__PROBLEM DESCRIPTION__:
Answer with a number only: how many lines of the data contain "object"?

--- START INFORMATION SUPPLIED ---

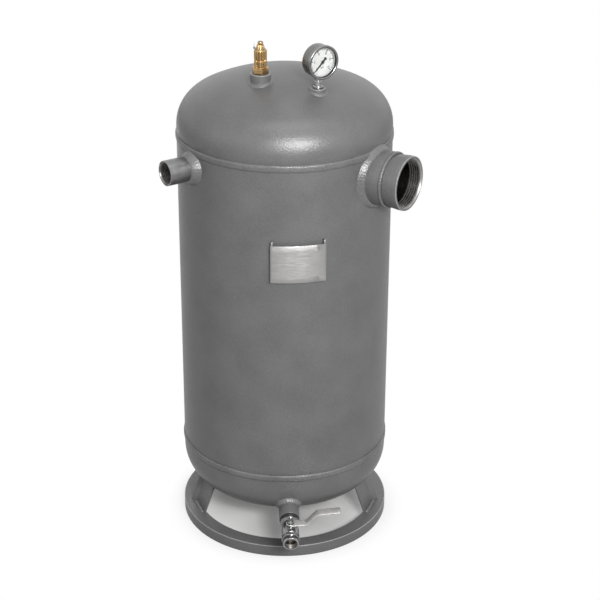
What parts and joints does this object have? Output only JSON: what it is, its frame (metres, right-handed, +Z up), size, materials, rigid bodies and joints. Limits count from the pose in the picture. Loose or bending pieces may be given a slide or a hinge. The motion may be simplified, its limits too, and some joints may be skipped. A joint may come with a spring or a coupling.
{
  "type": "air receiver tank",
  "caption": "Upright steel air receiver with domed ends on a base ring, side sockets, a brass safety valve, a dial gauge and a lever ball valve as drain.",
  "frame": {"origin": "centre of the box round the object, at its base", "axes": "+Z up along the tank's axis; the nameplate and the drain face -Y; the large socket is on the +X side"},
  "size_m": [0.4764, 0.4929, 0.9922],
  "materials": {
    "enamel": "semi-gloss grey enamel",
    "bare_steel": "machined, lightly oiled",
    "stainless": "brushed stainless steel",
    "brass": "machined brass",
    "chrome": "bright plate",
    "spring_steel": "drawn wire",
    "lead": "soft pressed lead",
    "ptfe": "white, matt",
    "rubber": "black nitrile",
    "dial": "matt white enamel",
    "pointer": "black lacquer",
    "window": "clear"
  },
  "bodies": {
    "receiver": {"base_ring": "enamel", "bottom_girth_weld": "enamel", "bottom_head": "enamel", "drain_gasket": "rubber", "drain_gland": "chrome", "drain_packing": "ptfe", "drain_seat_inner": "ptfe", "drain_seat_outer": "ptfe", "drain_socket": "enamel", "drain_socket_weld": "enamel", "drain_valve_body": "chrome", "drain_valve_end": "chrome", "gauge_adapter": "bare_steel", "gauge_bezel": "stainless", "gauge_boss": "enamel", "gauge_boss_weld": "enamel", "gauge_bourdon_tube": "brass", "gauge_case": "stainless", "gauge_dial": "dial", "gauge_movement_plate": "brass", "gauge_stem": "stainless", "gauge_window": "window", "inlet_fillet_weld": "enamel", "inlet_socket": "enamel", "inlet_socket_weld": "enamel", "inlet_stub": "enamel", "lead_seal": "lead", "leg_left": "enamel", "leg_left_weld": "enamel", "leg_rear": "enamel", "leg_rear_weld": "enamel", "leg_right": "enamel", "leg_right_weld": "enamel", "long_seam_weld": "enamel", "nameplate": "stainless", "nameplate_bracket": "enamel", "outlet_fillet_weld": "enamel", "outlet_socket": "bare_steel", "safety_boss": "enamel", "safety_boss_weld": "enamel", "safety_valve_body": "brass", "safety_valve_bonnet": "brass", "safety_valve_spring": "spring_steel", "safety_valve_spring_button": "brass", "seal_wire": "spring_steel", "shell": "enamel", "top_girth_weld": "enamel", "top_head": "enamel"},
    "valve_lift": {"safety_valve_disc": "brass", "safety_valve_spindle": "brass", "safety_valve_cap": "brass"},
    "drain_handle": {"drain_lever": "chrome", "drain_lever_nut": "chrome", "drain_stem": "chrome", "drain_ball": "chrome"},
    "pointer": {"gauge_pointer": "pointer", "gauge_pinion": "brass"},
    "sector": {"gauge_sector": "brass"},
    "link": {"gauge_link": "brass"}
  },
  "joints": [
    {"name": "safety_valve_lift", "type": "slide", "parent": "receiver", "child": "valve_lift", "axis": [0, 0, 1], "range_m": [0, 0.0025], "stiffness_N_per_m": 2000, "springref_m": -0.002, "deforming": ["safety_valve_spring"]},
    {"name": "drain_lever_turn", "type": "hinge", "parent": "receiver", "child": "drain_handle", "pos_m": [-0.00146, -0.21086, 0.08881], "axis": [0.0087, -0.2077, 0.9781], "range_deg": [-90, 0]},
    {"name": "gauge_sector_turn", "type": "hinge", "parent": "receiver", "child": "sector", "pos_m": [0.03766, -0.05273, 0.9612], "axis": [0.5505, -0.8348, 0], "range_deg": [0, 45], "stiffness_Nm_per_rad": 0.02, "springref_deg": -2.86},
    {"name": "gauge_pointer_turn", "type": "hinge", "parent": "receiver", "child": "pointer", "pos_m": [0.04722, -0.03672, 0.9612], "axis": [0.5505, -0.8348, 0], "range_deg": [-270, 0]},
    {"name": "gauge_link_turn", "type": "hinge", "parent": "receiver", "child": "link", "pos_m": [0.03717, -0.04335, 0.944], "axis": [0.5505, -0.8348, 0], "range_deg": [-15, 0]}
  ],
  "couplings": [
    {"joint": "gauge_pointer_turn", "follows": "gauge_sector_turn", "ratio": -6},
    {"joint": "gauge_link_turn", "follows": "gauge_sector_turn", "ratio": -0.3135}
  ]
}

--- END INFORMATION SUPPLIED ---

__SOLUTION__:
2